If Outler was mentioned in a newspaper article, he saved the whole paper. He kept multiple copies of a course syllabus, and all the records of academic committees he served on, even if he didn’t have much of a role.
By eliminating redundancies and moving some material to the main SMU library, Bridwell Library reduced the collection by more than half.
“It’s a cleaner, more understandable collection,” Binkley said.
The exhibit at Bridwell offers Outler’s first license to preach, a handwritten draft of his sermon to the Uniting Conference, and correspondence between him and the noted theologian H. Richard Niebuhr.
There’s a photo of Outler meeting Pope Paul VI, and awards Outler received from Catholic, Greek Orthodox and Jewish groups.
A legal pad page shows Outler working through whether to leave Yale for Perkins and SMU. In two columns, he listed pros and cons, noting that he had a good garden where he was and that Yale was “the best school in the country,” but also that SMU was offering more money and a chance to serve Methodism in his native South.
The exhibit runs through May 1, but Bridwell will continue to have highlights from it and the rest of the collection online.

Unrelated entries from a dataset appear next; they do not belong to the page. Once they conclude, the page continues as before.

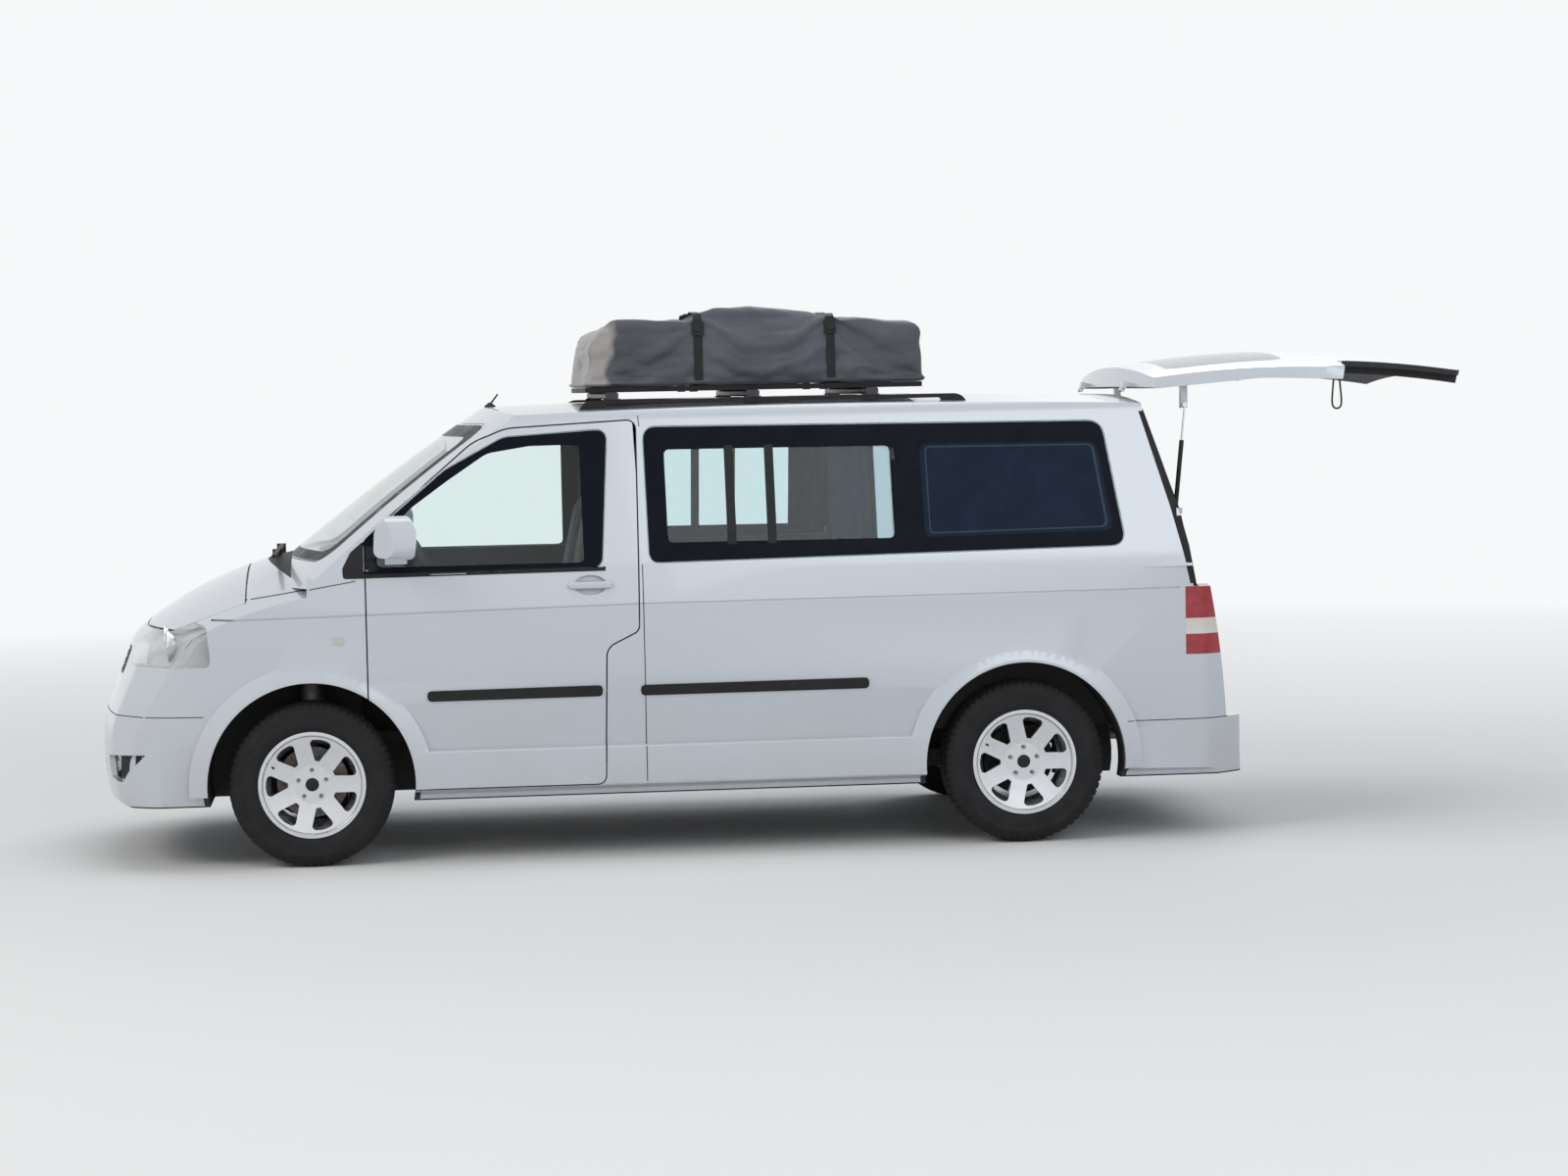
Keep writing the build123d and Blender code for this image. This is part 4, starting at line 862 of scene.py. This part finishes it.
# Straps over the cover, each a half turn and a little more, with a buckle on both sides
STRAP_WIDE, STRAP_THICK = 0.036, 0.0022
STRAP_STEPS, STRAP_SWEEP, STRAP_START = 96, 1.26, -0.13
BUCKLE_UP = 0.06
BUCKLE = ((0.006, (0.050, 0.062, 0.008)), (0.012, (0.034, 0.030, 0.008)))


def ribbon(name, rows, finish):
    """A flat strap through rows of place, outward normal, with its width along X."""
    bm = bmesh.new()
    rings = []
    wide = Vector((STRAP_WIDE / 2, 0, 0))
    for place, normal in rows:
        top = place + normal * STRAP_THICK
        rings.append([bm.verts.new(c) for c in (place - wide, place + wide, top + wide, top - wide)])
    for first, second in zip(rings, rings[1:]):
        for i in range(4):
            k = (i + 1) % 4
            bm.faces.new((first[i], first[k], second[k], second[i]))
    bm.faces.new(rings[0])
    bm.faces.new(rings[-1][::-1])
    from_bmesh(name, bm, finish)


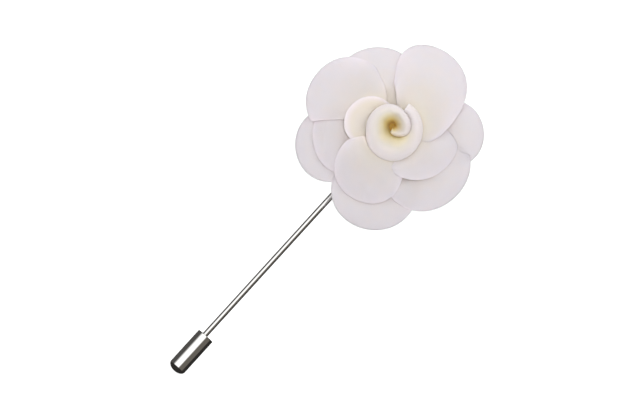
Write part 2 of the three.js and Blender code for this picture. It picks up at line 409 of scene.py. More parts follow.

And the reorganized papers will remain available for scholars.
Longden recently gave a lecture at Bridwell on Outler, and feels there’s much more to do on him.
“One of the papers I think needs to be written is on all of the documents of the doctrinal study commission he was chair of,” Longden said. “That would show that from the very start we were an extremely diverse group of people. If we don’t see that, we can’t understand why we’re divided now.”
Longden himself will be spending lots more time with Outler’s papers.
In 2008, he was considering doing an Outler biography, to follow the one by Bob Parrott, published a decade after Outler’s death. Longden went through about 40 archival boxes before feeling overwhelmed. He put the project on hold.
Now that the collection is slimmed down and better organized, he declares himself “fully recommitted” to the biography.
Given his subject, it will still be a job.
“I’m looking at five years,” Longden said.